* Start *

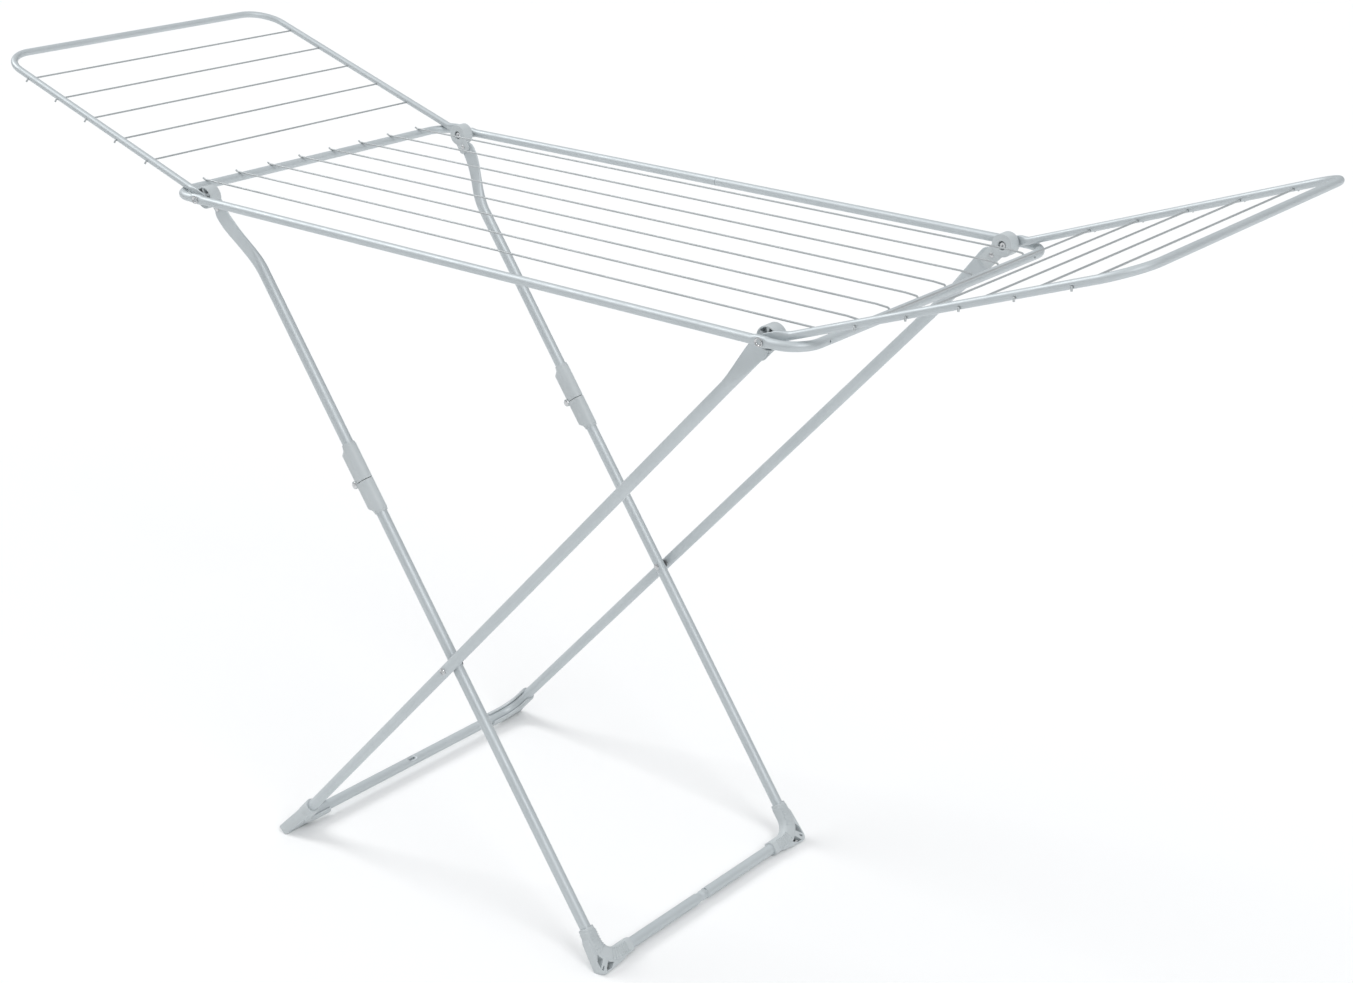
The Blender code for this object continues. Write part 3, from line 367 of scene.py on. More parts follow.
def rounded_route(corners, radius, steps=CORNER_STEPS):
    """The points of a line through the corners, with each inner corner rounded."""
    route = [Vector(corners[0])]
    for before, corner, after in zip(corners, corners[1:], corners[2:]):
        corner = Vector(corner)
        toward_before = (Vector(before) - corner).normalized()
        toward_after = (Vector(after) - corner).normalized()
        half = toward_before.angle(toward_after) / 2
        centre = corner + (toward_before + toward_after).normalized() * (radius / math.sin(half))
        start = corner + toward_before * (radius / math.tan(half)) - centre
        axis = toward_before.cross(toward_after)
        for step in range(steps + 1):
            turn = -(math.pi - 2 * half) * step / steps
            route.append(centre + Matrix.Rotation(turn, 3, axis) @ start)
    route.append(Vector(corners[-1]))
    return route


def directions_along(points, wide):
    """A (wide, thick) pair of directions at every point, turned no more than the route turns."""
    tangents = []
    for i, point in enumerate(points):
        ahead = (points[min(i + 1, len(points) - 1)] - point).normalized()
        behind = (point - points[max(i - 1, 0)]).normalized()
        tangents.append((ahead + behind).normalized())
    wide = Vector(wide)
    wide = (wide - wide.project(tangents[0])).normalized()
    pairs = []
    for i, tangent in enumerate(tangents):
        if i:
            wide = tangents[i - 1].rotation_difference(tangent) @ wide
        pairs.append((wide.copy(), tangent.cross(wide)))
    return pairs


def pressed(half_wide, half_thick, count=TUBE_RING):
    """Points round a tube's section: a circle, or a pressed tube with two flats and round edges."""
    run = max(half_wide - half_thick, 0)
    points = []
    for i in range(count):
        angle = 2 * math.pi * (i + 0.5) / count
        points.append((math.copysign(run, math.cos(angle)) + half_thick * math.cos(angle),
                       half_thick * math.sin(angle)))
    return points


def draw_along(name, points, sections, wide=(0, 0, 1)):
    """Extrude a ring of points from station to station, and close both ends."""
    points = [Vector(p) for p in points]
    count = len(sections[0])
    bpy.ops.object.select_all(action="DESELECT")
    bpy.ops.mesh.primitive_circle_add(vertices=count, radius=1, fill_type="NOTHING")
    obj = bpy.context.object
    obj.name = name
    bpy.ops.object.mode_set(mode="EDIT")
    bpy.ops.mesh.select_mode(type="VERT")
    bpy.ops.mesh.select_all(action="SELECT")
    mesh = bmesh.from_edit_mesh(obj.data)
    number = mesh.verts.layers.int.new("place_in_ring")
    for i, vert in enumerate(mesh.verts):
        vert[number] = i
    for station, (point, section, (across, up)) in enumerate(
            zip(points, sections, directions_along(points, wide))):
        if station:
            bpy.ops.mesh.extrude_region()
        mesh = bmesh.from_edit_mesh(obj.data)
        number = mesh.verts.layers.int["place_in_ring"]
        for vert in mesh.verts:
            if vert.select:
                a, b = section[vert[number]]
                vert.co = point + across * a + up * b
        bmesh.update_edit_mesh(obj.data)
    bpy.ops.mesh.select_all(action="SELECT")
    bpy.ops.mesh.fill_holes(sides=0)
    bpy.ops.mesh.normals_make_consistent(inside=False)
    bpy.ops.object.mode_set(mode="OBJECT")
    return obj


def draw_tube(name, stations, count=TUBE_RING):
    """stations: (point, half_wide, half_thick)."""
    return draw_along(name, [s[0] for s in stations], [pressed(s[1], s[2], count) for s in stations])


def turn_round(name, profile, start, direction, steps=32):
    """Spin a profile of (distance, radius) pairs round an axis, as on a lathe."""
    direction = Vector(direction).normalized()
    across = direction.orthogonal().normalized()
    start = Vector(start)
    points = [start + direction * distance + across * radius for distance, radius in profile]
    mesh = bpy.data.meshes.new(name)
    mesh.from_pydata(points, [(i, i + 1) for i in range(len(points) - 1)], [])
    obj = bpy.data.objects.new(name, mesh)
    bpy.context.scene.collection.objects.link(obj)
    edit(obj)
    bpy.ops.mesh.spin(steps=steps, angle=2 * math.pi, center=start, axis=direction)
    bpy.ops.mesh.select_all(action="SELECT")
    bpy.ops.mesh.remove_doubles(threshold=1e-6)
    bpy.ops.mesh.normals_make_consistent(inside=False)
    bpy.ops.object.mode_set(mode="OBJECT")
    return obj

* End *

(GIVEN PROBLEM)
Take the lines above and print them exactly.

(FULL RESPONSE)
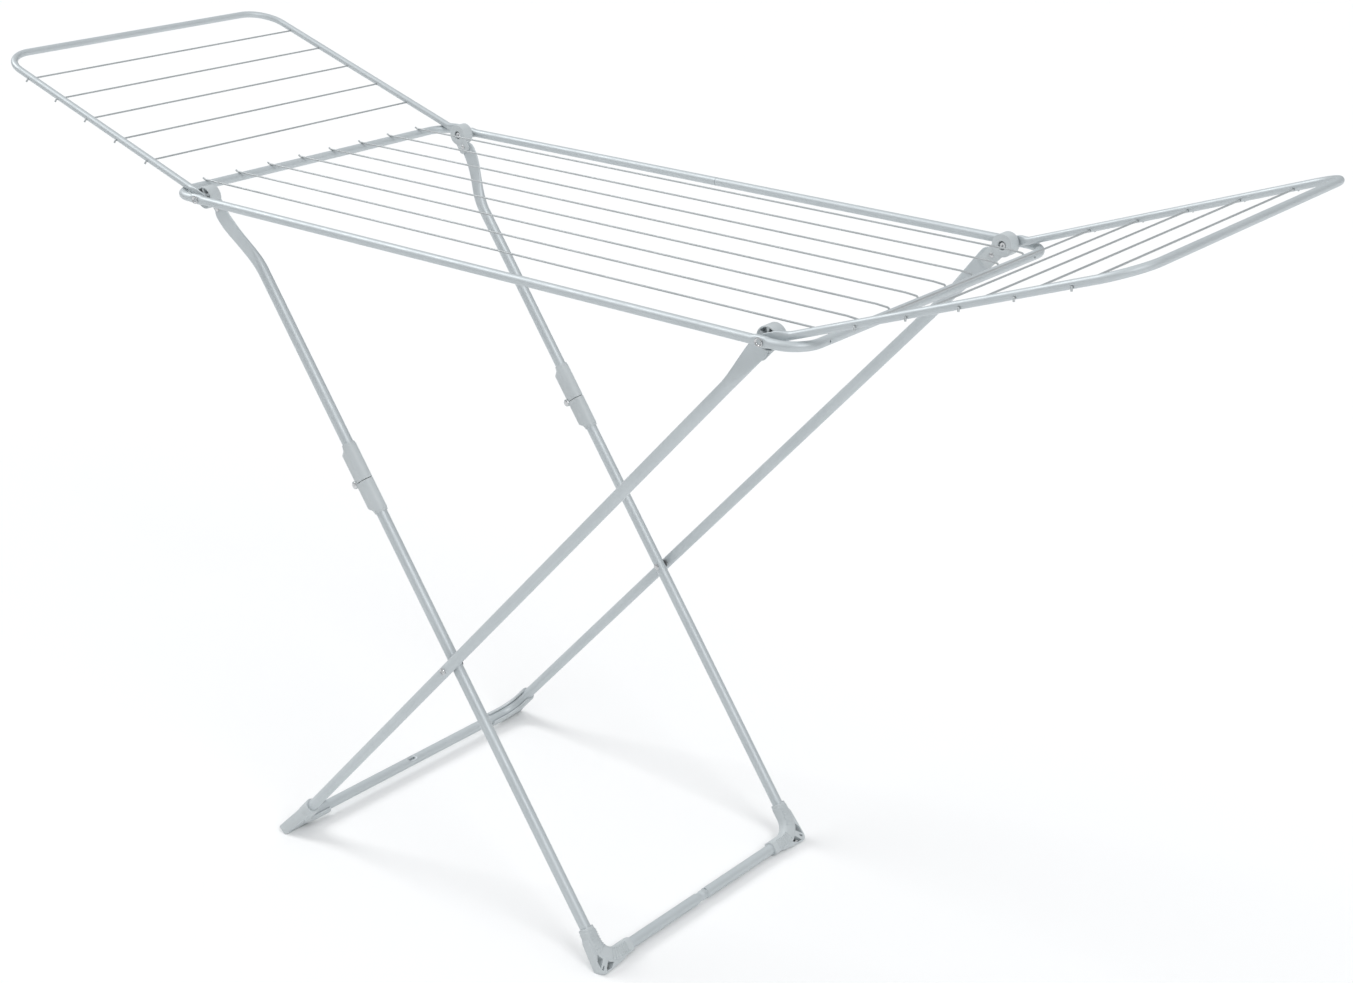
The Blender code for this object continues. Write part 3, from line 367 of scene.py on. More parts follow.
def rounded_route(corners, radius, steps=CORNER_STEPS):
    """The points of a line through the corners, with each inner corner rounded."""
    route = [Vector(corners[0])]
    for before, corner, after in zip(corners, corners[1:], corners[2:]):
        corner = Vector(corner)
        toward_before = (Vector(before) - corner).normalized()
        toward_after = (Vector(after) - corner).normalized()
        half = toward_before.angle(toward_after) / 2
        centre = corner + (toward_before + toward_after).normalized() * (radius / math.sin(half))
        start = corner + toward_before * (radius / math.tan(half)) - centre
        axis = toward_before.cross(toward_after)
        for step in range(steps + 1):
            turn = -(math.pi - 2 * half) * step / steps
            route.append(centre + Matrix.Rotation(turn, 3, axis) @ start)
    route.append(Vector(corners[-1]))
    return route


def directions_along(points, wide):
    """A (wide, thick) pair of directions at every point, turned no more than the route turns."""
    tangents = []
    for i, point in enumerate(points):
        ahead = (points[min(i + 1, len(points) - 1)] - point).normalized()
        behind = (point - points[max(i - 1, 0)]).normalized()
        tangents.append((ahead + behind).normalized())
    wide = Vector(wide)
    wide = (wide - wide.project(tangents[0])).normalized()
    pairs = []
    for i, tangent in enumerate(tangents):
        if i:
            wide = tangents[i - 1].rotation_difference(tangent) @ wide
        pairs.append((wide.copy(), tangent.cross(wide)))
    return pairs


def pressed(half_wide, half_thick, count=TUBE_RING):
    """Points round a tube's section: a circle, or a pressed tube with two flats and round edges."""
    run = max(half_wide - half_thick, 0)
    points = []
    for i in range(count):
        angle = 2 * math.pi * (i + 0.5) / count
        points.append((math.copysign(run, math.cos(angle)) + half_thick * math.cos(angle),
                       half_thick * math.sin(angle)))
    return points


def draw_along(name, points, sections, wide=(0, 0, 1)):
    """Extrude a ring of points from station to station, and close both ends."""
    points = [Vector(p) for p in points]
    count = len(sections[0])
    bpy.ops.object.select_all(action="DESELECT")
    bpy.ops.mesh.primitive_circle_add(vertices=count, radius=1, fill_type="NOTHING")
    obj = bpy.context.object
    obj.name = name
    bpy.ops.object.mode_set(mode="EDIT")
    bpy.ops.mesh.select_mode(type="VERT")
    bpy.ops.mesh.select_all(action="SELECT")
    mesh = bmesh.from_edit_mesh(obj.data)
    number = mesh.verts.layers.int.new("place_in_ring")
    for i, vert in enumerate(mesh.verts):
        vert[number] = i
    for station, (point, section, (across, up)) in enumerate(
            zip(points, sections, directions_along(points, wide))):
        if station:
            bpy.ops.mesh.extrude_region()
        mesh = bmesh.from_edit_mesh(obj.data)
        number = mesh.verts.layers.int["place_in_ring"]
        for vert in mesh.verts:
            if vert.select:
                a, b = section[vert[number]]
                vert.co = point + across * a + up * b
        bmesh.update_edit_mesh(obj.data)
    bpy.ops.mesh.select_all(action="SELECT")
    bpy.ops.mesh.fill_holes(sides=0)
    bpy.ops.mesh.normals_make_consistent(inside=False)
    bpy.ops.object.mode_set(mode="OBJECT")
    return obj


def draw_tube(name, stations, count=TUBE_RING):
    """stations: (point, half_wide, half_thick)."""
    return draw_along(name, [s[0] for s in stations], [pressed(s[1], s[2], count) for s in stations])


def turn_round(name, profile, start, direction, steps=32):
    """Spin a profile of (distance, radius) pairs round an axis, as on a lathe."""
    direction = Vector(direction).normalized()
    across = direction.orthogonal().normalized()
    start = Vector(start)
    points = [start + direction * distance + across * radius for distance, radius in profile]
    mesh = bpy.data.meshes.new(name)
    mesh.from_pydata(points, [(i, i + 1) for i in range(len(points) - 1)], [])
    obj = bpy.data.objects.new(name, mesh)
    bpy.context.scene.collection.objects.link(obj)
    edit(obj)
    bpy.ops.mesh.spin(steps=steps, angle=2 * math.pi, center=start, axis=direction)
    bpy.ops.mesh.select_all(action="SELECT")
    bpy.ops.mesh.remove_doubles(threshold=1e-6)
    bpy.ops.mesh.normals_make_consistent(inside=False)
    bpy.ops.object.mode_set(mode="OBJECT")
    return obj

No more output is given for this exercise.